Polonium-210 poisoning: do medical toxicologists really know what to do?

July 3, 2010, 5:04 pm

The Polonium-210 Public Health Assessment: The Need for Medical Toxicology Expertise in Radiation Terrorism Events. Nemhauser JB J Med Toxicol [published online 25 May 2010]

No abstract available


Although July has just begun, this paper has a good chance of ending up the most disappointing of the month.

Since the 2006 poisoning of Russian dissident Alexander Litvinenko in London with polonium-210 — an event that exposed other individuals and  several public places to that radioactive isotope — health authorities have been interested in ways of managing such exposures, whether occurring through simple dispersion or a so-called “dirty bomb”.  There are many difficult questions that have to be answered following such events: whom do you screen? how do you screen them? who needs treatment? what are the best interventions?
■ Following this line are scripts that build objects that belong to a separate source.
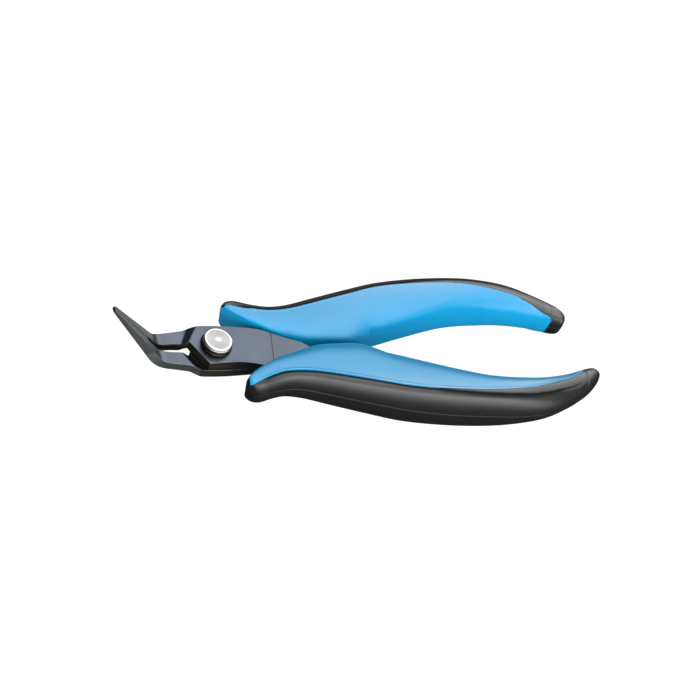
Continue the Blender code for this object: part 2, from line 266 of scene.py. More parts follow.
def black_material():
    """Black rubber, more matt where "matt" is high."""
    n = Nodes("black_rubber")
    base = n.ramp(n.noise(250, 3), [(0.3, (0.0009, 0.0012, 0.0013)), (0.7, (0.0013, 0.0016, 0.0017))])
    n.drive(Base_Color=base, Roughness=n.spread(n.noise(700, 3), 0.36, 0.46),
            Normal=n.bump(n.noise(3000, 3), 0.2, 0.00008),
            Specular_IOR_Level=n.spread(n.attribute("matt"), 0.75, 0.06))
    return n.mat


def arm_material(name, colour, rough):
    """Steel with a grain along the arm."""
    n = Nodes(name)
    grain = n.noise(900, 4, 0.6, stretch=(0.25, 1.6, 1.6))
    low, high = (tuple(k * c for c in colour) for k in (0.9, 1.1))
    n.drive(Base_Color=n.ramp(n.noise(120, 3), [(0.3, low), (0.7, high)]),
            Roughness=n.spread(grain, *rough), Normal=n.bump(grain, 0.12, 0.00005))
    n.shader.inputs["Metallic"].default_value = 1.0
    return n.mat


def bright_material(name="bright_steel", colour=(0.225, 0.225, 0.225), rough=(0.24, 0.36), rings=()):
    """Turned steel; rings are bands around the axis, as (radius in metres, tone) stops."""
    n = Nodes(name)
    grain = n.noise(1500, 4, 0.6)
    if rings:
        flat = n.new("ShaderNodeVectorMath", operation="MULTIPLY")
        n.link(n.position(), flat.inputs[0])
        flat.inputs[1].default_value = (1, 1, 0)
        radius = n.new("ShaderNodeVectorMath", operation="LENGTH")
        n.link(flat.outputs["Vector"], radius.inputs[0])
        reach = 0.005
        fac = n.spread(radius.outputs["Value"], 0, 1, 0, reach)
        tones = [(r / reach, tuple(tone * c for c in colour)) for r, tone in rings]
    else:
        fac, tones = n.noise(300, 2), [(0.3, tuple(0.93 * c for c in colour)), (0.7, colour)]
    n.drive(Base_Color=n.ramp(fac, tones),
            Roughness=n.spread(grain, *rough), Normal=n.bump(grain, 0.08, 0.00004))
    n.shader.inputs["Metallic"].default_value = 1.0
    return n.mat


BLUE = blue_material()
BLACK = black_material()
ARM = arm_material("arm_face", (0.055, 0.063, 0.078), (0.27, 0.37))
ARM_SIDE = arm_material("arm_jaw_side", (0.115, 0.13, 0.12), (0.5, 0.6))
ARM_CUT = arm_material("arm_sheared_edge", (0.075, 0.068, 0.045), (0.45, 0.6))
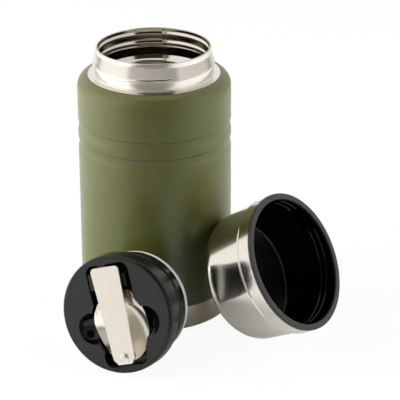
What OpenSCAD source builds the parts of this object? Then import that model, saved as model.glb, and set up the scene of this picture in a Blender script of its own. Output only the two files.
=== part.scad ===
// Insulated food jar: open double-walled steel jar standing, screw-in stopper
// with a folding spoon lying in front of it, and steel cup lid leaning on it.
// Millimetres, +Z up, origin at the centre of the jar's foot.

/* [Jar] */
// outside diameter of the jar body
jar_d = 100; // [96:0.5:104]
// height of the jar's rim above the table
rim_z = 181.8; // [170:0.1:195]
// height of the bare neck, ledge to rim
neck_h = 18.35; // [17.2:0.05:20]
// outside diameter of the neck at the rim
neck_d = 74.72; // [74:0.04:76]
// outside diameter of the bulge that guides the cup
neck_bulge_d = 79.6; // [78.4:0.1:80.6]
// outside diameter of the neck below the bulge
neck_low_d = 77.2; // [76.6:0.1:78]
// radius of the shoulder round
shoulder_r = 8; // [6.4:0.1:8.6]
// depth of the two rolled grooves
groove_depth = 0.65; // [0.3:0.05:0.9]
// height of one rolled groove
groove_h = 4.2; // [3:0.1:5]
// distance from the ledge down to the upper groove
groove_drop = 32.3; // [26:0.1:38]
// distance between the two grooves
groove_pitch = 11.5; // [8:0.1:14]
// thickness of the outer steel wall
wall = 0.6; // [0.5:0.05:0.7]

/* [Jar foot] */
// height of the bare steel band
band_h = 16.7; // [14:0.1:20]
// radius of the rounded edge at the foot
foot_r = 3.1; // [2.4:0.1:4]
// width of the flat ring that the jar stands on
foot_ring = 9; // [6:0.5:12]
// width of the groove pressed into the foot inside that ring
foot_groove_w = 7; // [5:0.5:9]
// depth of that groove
foot_groove = 1.3; // [0.8:0.1:1.6]
// height that the base cup reaches up inside the shell
cup_lap = 5; // [3:0.5:7]
// height of the vacuum bottom above the table
vacuum_z = 6.8; // [6:0.1:7.4]
// height of the upright edge of the vacuum bottom
vacuum_edge = 4; // [3:0.5:6]
// diameter of the hole that the vacuum is drawn through
port_d = 2.4; // [1.6:0.1:3]
// diameter of the glass bead that seals the hole
bead_d = 6; // [4.5:0.1:8]
// diameter of the getter pellet
getter_d = 10; // [8:0.5:12]
// height of the getter pellet
getter_h = 2; // [1.5:0.1:3]
// distance of the getter from the jar's axis
getter_out = 20; // [16:0.5:26]

/* [Vessel] */
// thickness of the rolled rim
lip_t = 1.16; // [1.1:0.02:1.4]
// height of one thread ridge in the mouth
ridge_h = 1; // [0.6:0.1:1.3]
// depth of the first ridge below the rim
ridge_drop = 4.2; // [3.6:0.1:5]
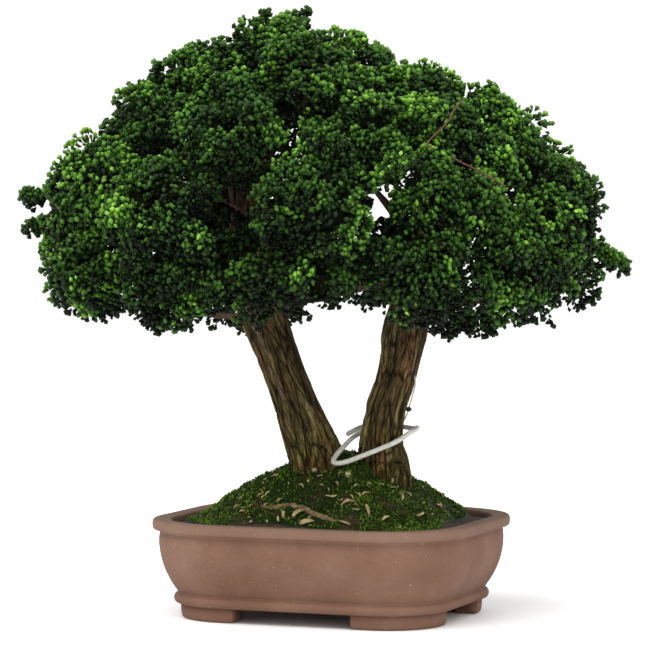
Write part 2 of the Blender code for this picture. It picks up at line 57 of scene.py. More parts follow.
# points given as rows of (u, w, z) become rows of (x, y, z)
def placed(rows):
    rows = np.asarray(rows, float)
    return potBase + rows[..., :1] * treeU + rows[..., 1:2] * treeW + rows[..., 2:3] * up


# each vector divided by its own length
def unit(vectors):
    return vectors / np.maximum(np.linalg.norm(vectors, axis=-1, keepdims=True), 1e-12)


# smooth noise from 0 to 1: hashed values on a lattice of the given cell size, eased between its corners
def lumpNoise(points, size, seed):
    q = np.asarray(points, float) / size + 1000.0
    cell = np.floor(q).astype(np.int64)
    ease = q - cell
    ease = ease * ease * (3 - 2 * ease)
    total = np.zeros(q.shape[:-1])
    for k in range(8):
        corner = np.array([k & 1, (k >> 1) & 1, (k >> 2) & 1])
        at = (cell + corner).astype(np.uint64)
        mixed = at[..., 0] * np.uint64(73856093) ^ at[..., 1] * np.uint64(19349663)
        mixed = mixed ^ at[..., 2] * np.uint64(83492791) ^ np.uint64(seed * 7919 + 17)
        mixed = (mixed ^ (mixed >> np.uint64(13))) * np.uint64(1274126177)
        value = ((mixed >> np.uint64(9)) & np.uint64(0xFFFF)).astype(float) / 65535.0
        total += value * np.prod(np.where(corner, ease, 1 - ease), axis=-1)
    return total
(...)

I had hoped this article would address some of these questions and at least suggest possible solutions.  Unfortunately, the author does no such thing. He merely states — multiple times and without any justification — that medical toxicologists have the training and expertise to assume an key role in managing victims of radiological contamination. Would that it were so, but I think that as a group medical toxicologists do not have the highly specialized training in radiation medicine needed in these situations.  Perhaps they should receive such training, but the author makes no suggestions about what this would entail and how it would be funded.  Certainly an important question, but one that this paper blithely ignores.